Searches for Nemesis in the infrared are important because cooler stars shine in infrared light. The University of California’s Leuschner Observatory failed to discover Nemesis by 1986. The Infrared Astronomical Satellite (IRAS) failed to discover Nemesis in the 1980s. The 2MASS astronomical survey, which ran from 1997 to 2001, failed to detect a star, or brown dwarf, in the Solar System. If Nemesis exists, it may be detected by Pan-STARRS or the planned LSST astronomical surveys. In particular, if Nemesis is a red dwarf star or a brown dwarf, the WISE mission (an infrared sky survey that covered most of our solar neighborhood in movement-verifying parallax measurements) was expected to be able to find it. WISE can detect 150 kelvin brown dwarfs out to 10 light-years. But the closer a brown dwarf is the easier it is to detect. Preliminary results of the WISE survey were released on 14th April 2011. On 14th March 2012, the entire catalog of the WISE mission was released.

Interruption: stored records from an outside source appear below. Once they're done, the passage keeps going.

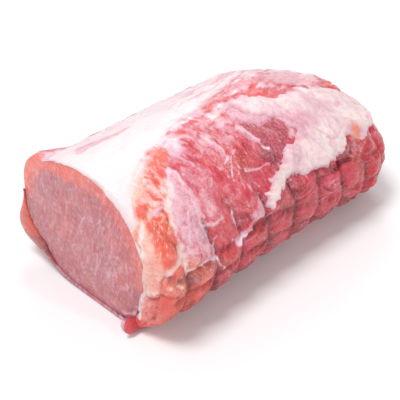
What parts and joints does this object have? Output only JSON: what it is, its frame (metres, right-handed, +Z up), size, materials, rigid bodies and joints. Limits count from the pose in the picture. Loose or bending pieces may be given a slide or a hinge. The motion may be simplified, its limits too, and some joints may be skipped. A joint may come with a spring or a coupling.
{
  "type": "boneless pork roast",
  "caption": "Raw boneless pork loin roast: a lean eye at a straight cut, a white fat cap, a net-marked side muscle and a rounded far end wrapped in fat.",
  "frame": {"origin": "middle of the roast's length and width, on the surface it lies on", "axes": "+X along the roast from the cut face to the rounded far end, +Z up, -Y the side with the deepest net marks"},
  "size_m": [0.1998, 0.1163, 0.0866],
  "materials": {
    "lean_eye": "moist cut lean meat, fine pale grain, muted pink",
    "white_fat": "smooth moist white back fat",
    "side_lean": "moist red-pink lean with pale membranes and net marks",
    "under_lean": "moist salmon-pink lean",
    "end_lean": "moist darker red lean with net marks",
    "cream_fat": "cream fat with lilac shading and a ragged edge"
  },
  "bodies": {
    "root": {"loin_eye": "lean_eye", "fat_cap": "white_fat", "side_muscle": "side_lean", "under_layer": "under_lean", "end_muscle": "end_lean", "end_fat": "cream_fat"}
  },
  "joints": []
}
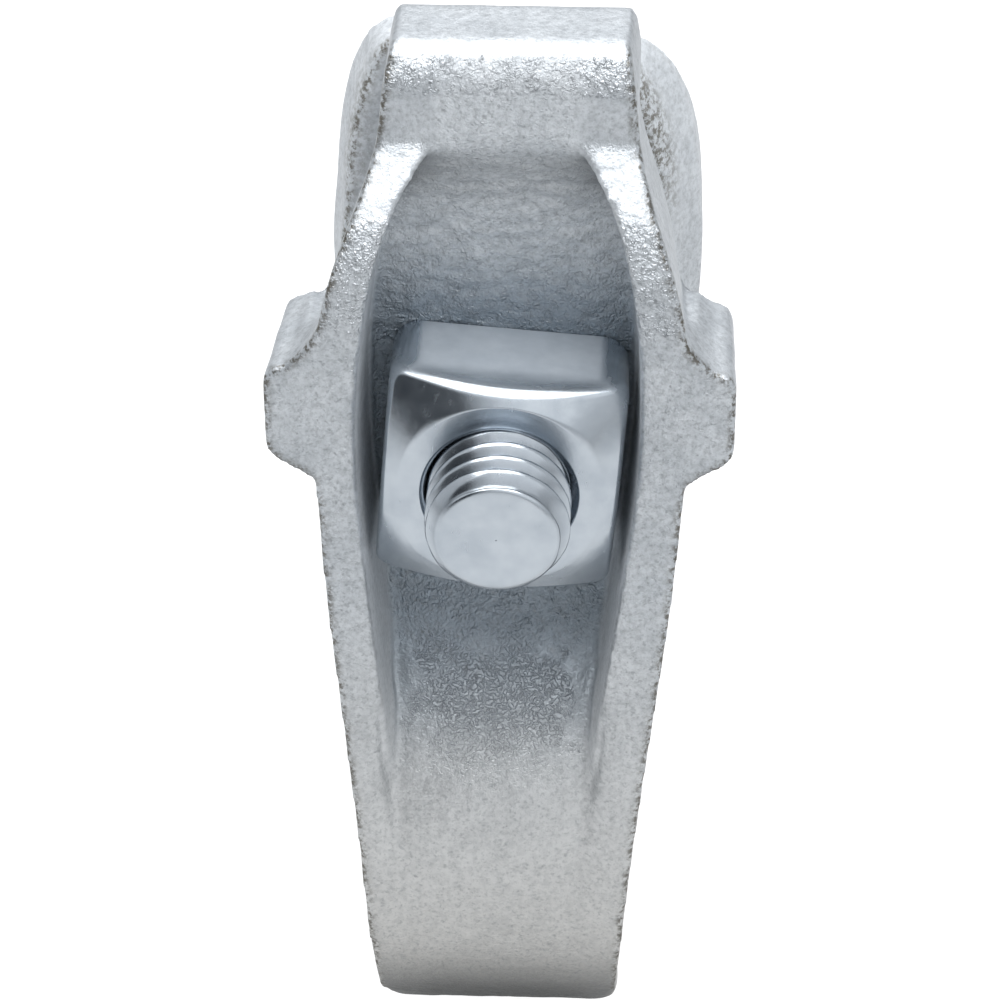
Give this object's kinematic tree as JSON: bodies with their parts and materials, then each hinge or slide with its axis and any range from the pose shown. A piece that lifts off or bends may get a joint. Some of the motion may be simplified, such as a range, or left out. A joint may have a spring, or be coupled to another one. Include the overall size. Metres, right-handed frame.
{
  "type": "parallel conduit clamp",
  "caption": "Two-part cast clamp that grips a beam flange in its upper throat and holds a conduit parallel to it in its lower arms, drawn up by a bolt and captive nut.",
  "frame": {"origin": "middle of the axis of the conduit that the clamp holds", "axes": "X along the conduit, +Y along the bolt from the nut to the head, +Z from the conduit towards the flange"},
  "size_m": [0.0306, 0.0502, 0.0856],
  "materials": {
    "casting": "sand-cast malleable iron, zinc plated, fine grain",
    "fastener": "smooth steel, bright zinc plated"
  },
  "bodies": {
    "hook": {"rear_hook": "casting"},
    "bolt": {"bolt": "fastener"},
    "jaw": {"front_jaw": "casting", "square_nut": "fastener"}
  },
  "joints": [
    {"name": "bolt_spin", "type": "hinge", "parent": "hook", "child": "bolt", "pos_m": [0, 0, 0.0335], "axis": [0, 1, 0], "range_deg": [-1080, 1080]},
    {"name": "jaw_slide", "type": "slide", "parent": "hook", "child": "jaw", "axis": [0, 1, 0], "range_m": [-0.0048, 0.0048]}
  ],
  "couplings": [
    {"joint": "jaw_slide", "follows": "bolt_spin", "m_per_rad": -0.00025266}
  ]
}
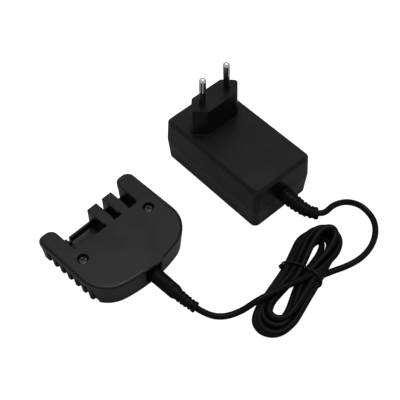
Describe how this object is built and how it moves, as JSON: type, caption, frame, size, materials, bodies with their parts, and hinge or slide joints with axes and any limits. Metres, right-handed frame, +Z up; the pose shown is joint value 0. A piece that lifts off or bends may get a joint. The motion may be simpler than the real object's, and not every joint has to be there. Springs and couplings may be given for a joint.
{
  "type": "power tool battery charger",
  "caption": "Wall-plug power adapter with two round mains pins, a ribbed boot, a tied lead and a barrel plug in a flat slide-on battery dock with finger terminals.",
  "frame": {"origin": "on the floor plane, under the middle of the adapter case's flat bottom face", "axes": "+X along the adapter case from its plug block towards its lead, +Y across it away from the dock, +Z up out of the mains pins"},
  "size_m": [0.1351, 0.1543, 0.0681],
  "materials": {
    "case_plastic": "satin black ABS/PC, fine moulded grain",
    "dock_plastic": "satin black ABS, fine moulded grain",
    "terminal_plastic": "smooth black nylon",
    "soft_plastic": "soft black PVC, slightly glossy",
    "cord_jacket": "black PVC jacket, slightly glossy",
    "tie_plastic": "black plastic-covered wire",
    "pin_metal": "polished nickel plate",
    "sleeve_plastic": "black nylon",
    "contact_metal": "tin-plated brass",
    "screw_steel": "blackened steel",
    "board_laminate": "green solder mask",
    "component_plastic": "black epoxy",
    "box_plastic": "yellow film-capacitor case",
    "can_sleeve": "shrink sleeve over aluminium can",
    "disc_epoxy": "blue epoxy dip",
    "fuse_plastic": "brown-grey fuse body",
    "ferrite": "sintered ferrite",
    "winding_tape": "yellow polyester tape over copper",
    "copper": "enamelled copper",
    "bobbin_plastic": "phenolic",
    "heat_sink_metal": "bare sheet",
    "wire_red": "red wire",
    "wire_black": "black wire",
    "wire_blue": "blue wire",
    "wire_brown": "brown wire"
  },
  "bodies": {
    "adapter": {"adapter_bottom_shell": "case_plastic", "adapter_top_shell": "case_plastic", "pin_carrier": "bobbin_plastic", "mains_pin_left": "pin_metal", "mains_pin_right": "pin_metal", "pin_sleeve_left": "sleeve_plastic", "pin_sleeve_right": "sleeve_plastic", "adapter_board": "board_laminate", "fuse": "fuse_plastic", "interference_choke": "copper", "x_capacitor": "box_plastic", "bridge_rectifier": "component_plastic", "bulk_capacitor": "can_sleeve", "controller_chip": "component_plastic", "heat_sink": "heat_sink_metal", "switching_transistor": "component_plastic", "transformer_bobbin": "bobbin_plastic", "transformer_core": "ferrite", "transformer_winding": "winding_tape", "optocoupler": "component_plastic", "y_capacitor": "disc_epoxy", "output_rectifier": "component_plastic", "output_capacitor_1": "can_sleeve", "output_capacitor_2": "can_sleeve", "mains_wire_left": "wire_brown", "mains_wire_right": "wire_blue", "output_wire_1": "wire_red", "output_wire_2": "wire_black", "strain_relief_boot": "soft_plastic", "lead_adapter_side": "cord_jacket", "lead_hank": "cord_jacket", "lead_plug_side": "cord_jacket", "twist_tie": "tie_plastic", "plug_moulding": "soft_plastic", "barrel_sleeve": "contact_metal", "barrel_insulator": "component_plastic", "barrel_inner_contact": "contact_metal"},
    "dock": {"dock_base": "dock_plastic", "dock_cover": "dock_plastic", "terminal_block": "terminal_plastic", "contact_clip_1": "contact_metal", "contact_clip_2": "contact_metal", "cover_screws": "screw_steel", "jack_housing": "component_plastic", "jack_centre_pin": "contact_metal", "jack_spring": "contact_metal", "dock_board": "board_laminate", "dock_resistor": "box_plastic", "dock_wire_1": "wire_red", "dock_wire_2": "wire_black"}
  },
  "joints": [
    {"name": "dock_pull_off", "type": "slide", "parent": "adapter", "child": "dock", "axis": [-0.9986, -0.0523, 0], "range_m": [0, 0.015]}
  ]
}
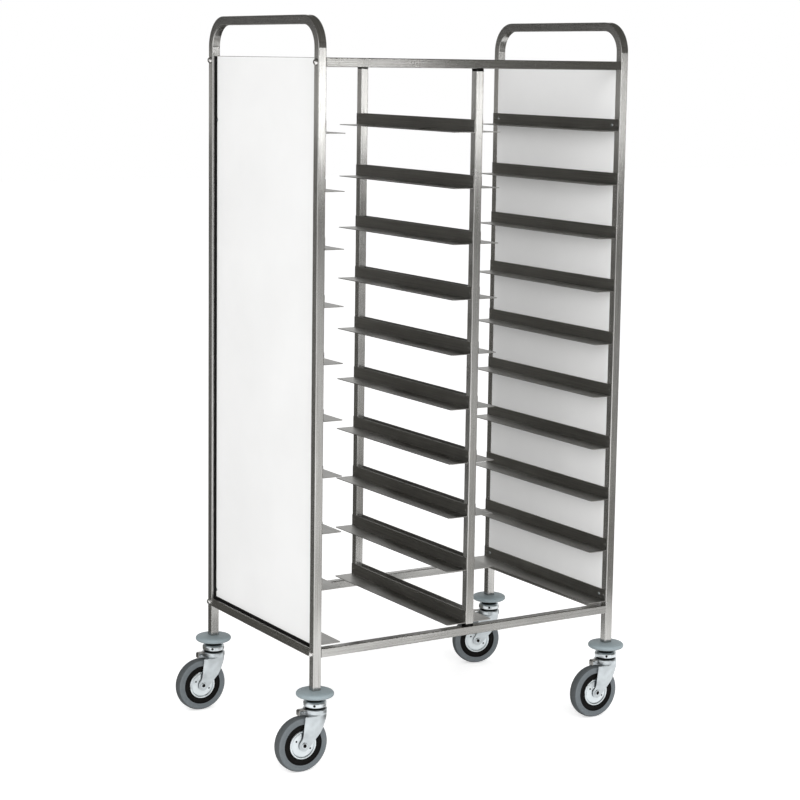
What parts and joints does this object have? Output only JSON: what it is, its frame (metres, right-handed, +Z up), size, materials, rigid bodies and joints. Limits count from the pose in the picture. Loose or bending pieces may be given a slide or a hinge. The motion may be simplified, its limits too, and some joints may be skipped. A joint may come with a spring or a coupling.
{
  "type": "tray trolley",
  "caption": "Tray trolley of square steel tube with side-by-side bays of angle guides, closed side panels, bent push handles and bumpered swivel casters.",
  "frame": {"origin": "on the floor, under the centre of the bounding box with the casters as stored", "axes": "+X along the bays, from the left side frame to the right one; +Y from the front to the back; +Z up from the floor to the handles"},
  "size_m": [0.94, 0.59, 1.653],
  "materials": {
    "frame_steel": "satin stainless",
    "guide_steel": "satin stainless",
    "panel_board": "smooth laminate",
    "zinc": "bright zinc plate",
    "black_plastic": "fine grain",
    "bumper_rubber": "smooth rubber",
    "tyre_rubber": "smooth rubber"
  },
  "bodies": {
    "frame": {"left_side_tube": "frame_steel", "right_side_tube": "frame_steel", "left_bottom_rail": "frame_steel", "right_bottom_rail": "frame_steel", "front_top_rail": "frame_steel", "rear_top_rail": "frame_steel", "front_bottom_rail": "frame_steel", "rear_bottom_rail": "frame_steel", "front_centre_post": "frame_steel", "rear_centre_post": "frame_steel", "centre_post_caps": "black_plastic", "centre_post_screws": "zinc", "rail_end_plugs": "black_plastic", "frame_bolts": "zinc", "left_panel": "panel_board", "right_panel": "panel_board", "panel_screws": "zinc", "guide_rivets": "zinc", "tray_guides_01": "guide_steel", "tray_guides_02": "guide_steel", "tray_guides_03": "guide_steel", "tray_guides_04": "guide_steel", "tray_guides_05": "guide_steel", "tray_guides_06": "guide_steel", "tray_guides_07": "guide_steel", "tray_guides_08": "guide_steel", "tray_guides_09": "guide_steel", "tray_guides_10": "guide_steel", "stem_front_left": "zinc", "bumper_front_left": "bumper_rubber", "head_front_left": "zinc", "stem_front_right": "zinc", "bumper_front_right": "bumper_rubber", "head_front_right": "zinc", "stem_rear_left": "zinc", "bumper_rear_left": "bumper_rubber", "head_rear_left": "zinc", "stem_rear_right": "zinc", "bumper_rear_right": "bumper_rubber", "head_rear_right": "zinc"},
    "swivel_front_left": {"fork_front_left": "zinc", "axle_front_left": "zinc"},
    "wheel_front_left": {"rim_front_left": "black_plastic", "covers_front_left": "zinc", "tyre_front_left": "tyre_rubber"},
    "swivel_front_right": {"fork_front_right": "zinc", "axle_front_right": "zinc"},
    "wheel_front_right": {"rim_front_right": "black_plastic", "covers_front_right": "zinc", "tyre_front_right": "tyre_rubber"},
    "swivel_rear_left": {"fork_rear_left": "zinc", "axle_rear_left": "zinc"},
    "wheel_rear_left": {"rim_rear_left": "black_plastic", "covers_rear_left": "zinc", "tyre_rear_left": "tyre_rubber"},
    "swivel_rear_right": {"fork_rear_right": "zinc", "axle_rear_right": "zinc"},
    "wheel_rear_right": {"rim_rear_right": "black_plastic", "covers_rear_right": "zinc", "tyre_rear_right": "tyre_rubber"}
  },
  "joints": [
    {"name": "swivel_turn_front_left", "type": "hinge", "parent": "frame", "child": "swivel_front_left", "pos_m": [-0.3725, -0.2525, 0.1405], "axis": [0, 0, 1], "continuous": true},
    {"name": "wheel_spin_front_left", "type": "hinge", "parent": "swivel_front_left", "child": "wheel_front_left", "pos_m": [-0.4075, -0.2525, 0.0625], "axis": [0, 1, 0], "continuous": true},
    {"name": "swivel_turn_front_right", "type": "hinge", "parent": "frame", "child": "swivel_front_right", "pos_m": [0.4275, -0.2525, 0.1405], "axis": [0, 0, 1], "continuous": true},
    {"name": "wheel_spin_front_right", "type": "hinge", "parent": "swivel_front_right", "child": "wheel_front_right", "pos_m": [0.3925, -0.2525, 0.0625], "axis": [0, 1, 0], "continuous": true},
    {"name": "swivel_turn_rear_left", "type": "hinge", "parent": "frame", "child": "swivel_rear_left", "pos_m": [-0.3725, 0.2525, 0.1405], "axis": [0, 0, 1], "continuous": true},
    {"name": "wheel_spin_rear_left", "type": "hinge", "parent": "swivel_rear_left", "child": "wheel_rear_left", "pos_m": [-0.4075, 0.2525, 0.0625], "axis": [0, 1, 0], "continuous": true},
    {"name": "swivel_turn_rear_right", "type": "hinge", "parent": "frame", "child": "swivel_rear_right", "pos_m": [0.4275, 0.2525, 0.1405], "axis": [0, 0, 1], "continuous": true},
    {"name": "wheel_spin_rear_right", "type": "hinge", "parent": "swivel_rear_right", "child": "wheel_rear_right", "pos_m": [0.39354, 0.26097, 0.0625], "axis": [0.2419, 0.9703, 0], "continuous": true}
  ]
}
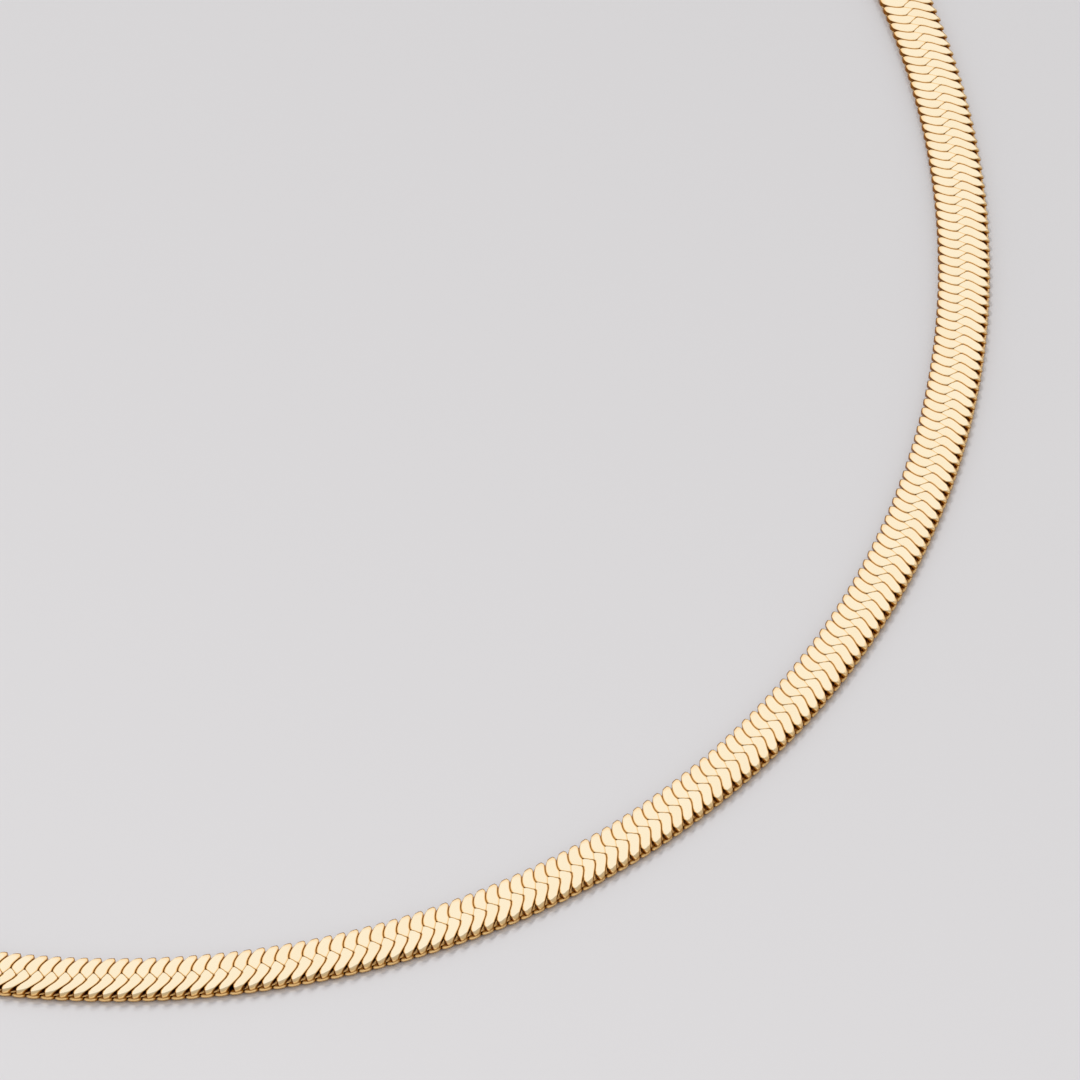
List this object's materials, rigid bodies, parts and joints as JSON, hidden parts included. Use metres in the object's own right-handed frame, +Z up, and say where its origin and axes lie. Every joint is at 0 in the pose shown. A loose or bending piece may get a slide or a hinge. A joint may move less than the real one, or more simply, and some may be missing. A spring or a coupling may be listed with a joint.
{
  "type": "herringbone chain necklace",
  "caption": "Flat woven herringbone neck chain lying as a closed egg-shaped loop, with folded end caps and a plain closed clasp.",
  "frame": {"origin": "under the middle of the loop's box, on the surface that the chain lies on", "axes": "+Z up from the surface; +Y from the front of the loop towards the clasp; +X to the wearer's left when the clasp is at the back of the neck"},
  "size_m": [0.1264, 0.1722, 0.0019],
  "materials": {
    "band_gold": "polished pale yellow gold, flat faces with fine dark lines between the links",
    "fitting_gold": "polished pale yellow gold"
  },
  "bodies": {
    "root": {"chain_right": "band_gold", "chain_left": "band_gold", "end_cap_right": "fitting_gold", "end_cap_left": "fitting_gold", "clasp": "fitting_gold"}
  },
  "joints": []
}
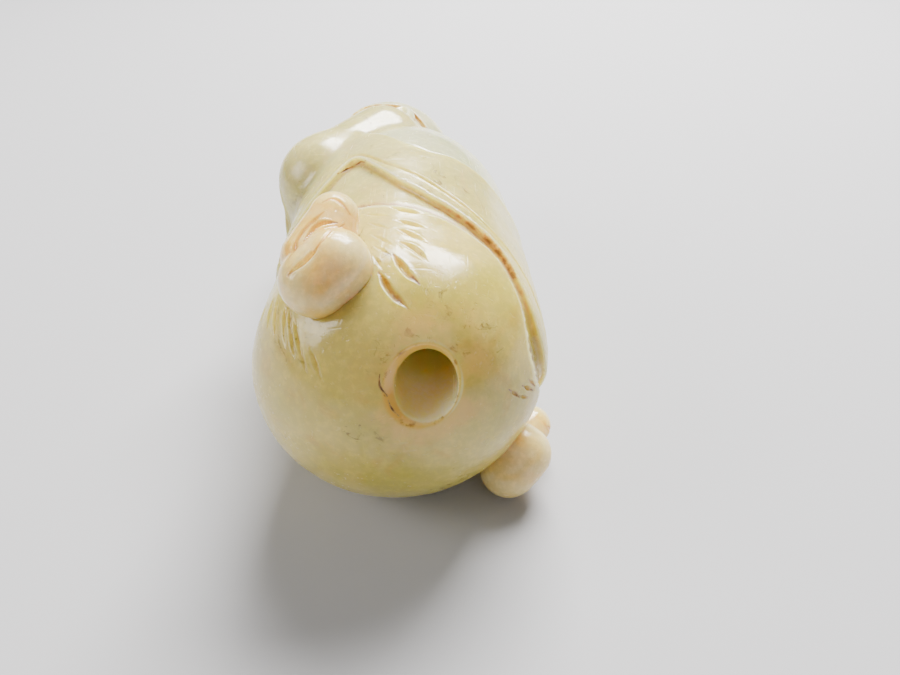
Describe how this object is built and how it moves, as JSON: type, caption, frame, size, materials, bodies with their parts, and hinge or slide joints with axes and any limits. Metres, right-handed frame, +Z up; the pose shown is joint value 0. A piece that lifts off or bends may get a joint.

Calculations in the 1980s suggested that a Nemesis object would have an irregular orbit due to perturbations from the galaxy and passing stars. The Melott and Bambach work shows an extremely regular signal, inconsistent with the expected irregularities in such an orbit. Thus, while supporting the extinction periodicity, it appears to be inconsistent with the Nemesis hypothesis, though of course not inconsistent with other kinds of dark stellar companions. According to NASA, “recent scientific analysis no longer supports the idea that extinctions on Earth happen at regular, repeating intervals, and thus, the Nemesis hypothesis is no longer needed”.